Have you seen the following:
Best Practice 6: Plan for NOLOGGING Operations in Your Backup/Recovery Strategy
https://docs.oracle.com/database/121/VLDBG/GUID-42825ED1-C4C5-449B-870F-D2C8627CBF86.htm#VLDBG1578
-
Hi Dude,
I agree to the comment, this was one of the documents we referenced before devising this backup/recovery strategy.
It was difficult for us to find a backup window (outage) of 24 or so with our current backup capability (10g pipe - SBT) - best possible.

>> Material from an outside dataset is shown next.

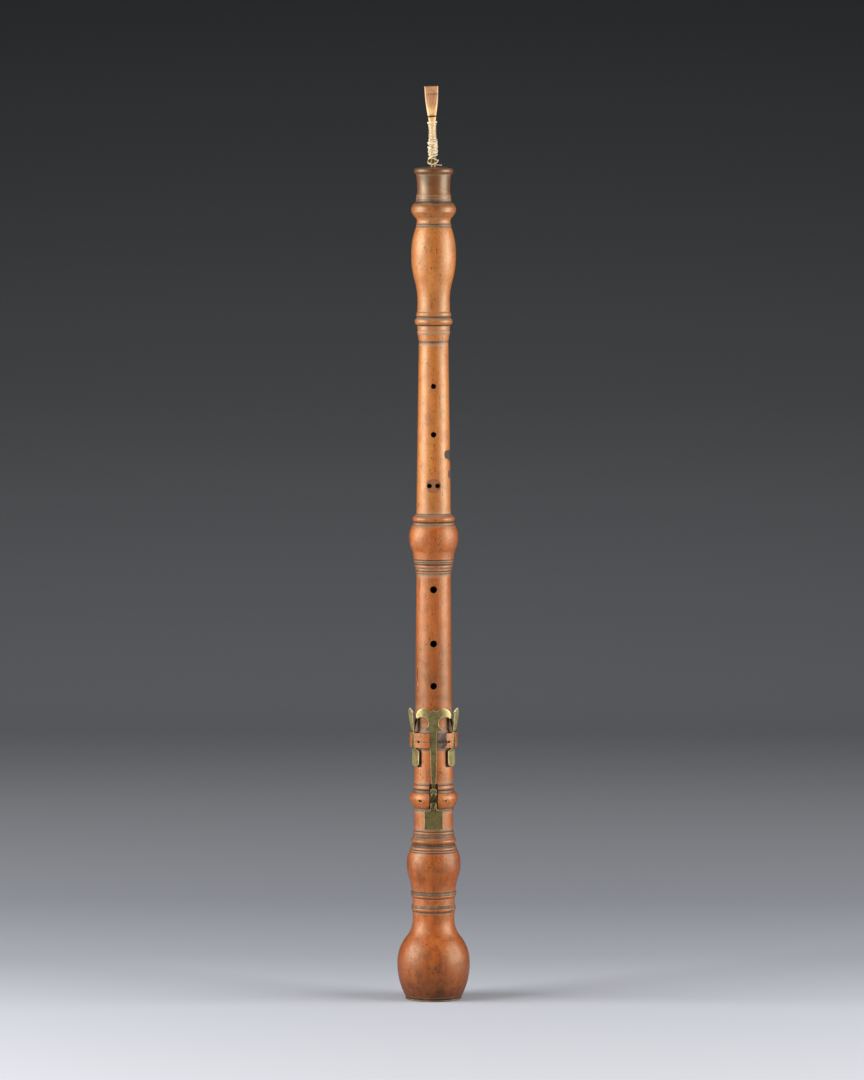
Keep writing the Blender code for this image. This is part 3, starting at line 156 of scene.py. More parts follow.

There are other alternate options to perform backup (like storage level snapshot) to reduce the window of backup - but they are all expensive I believe and arent explored yet for regular backup purpose yet.
This discussions are going to happen in future in case we dont find the cause of the observation.
Sticking to the original post question to see if we can find out the cause:
Why oracle had a jump between the lvl0.checkpoint_change# and lvl1.incremental_change#?
I havent scrutinized the recovery this far until this backup strategy was arrived at and it ended up in corrupted datafiles when we opened the DB.
Thank you!
-
Are you assuming that the block SCN should be sequential and the gap is the reason for the corruption?
As I understand SCN is not necessarily sequential - it's an internal time stamp. I also don't see how L0 and L1 should be affected by nologging since it follows compares changes at the block level, unless you use block change tracking.
You cannot instruct RMAN to use L1 or archivelog for recovery. RAM will determine based on own decision what is available and what is the most economic strategy.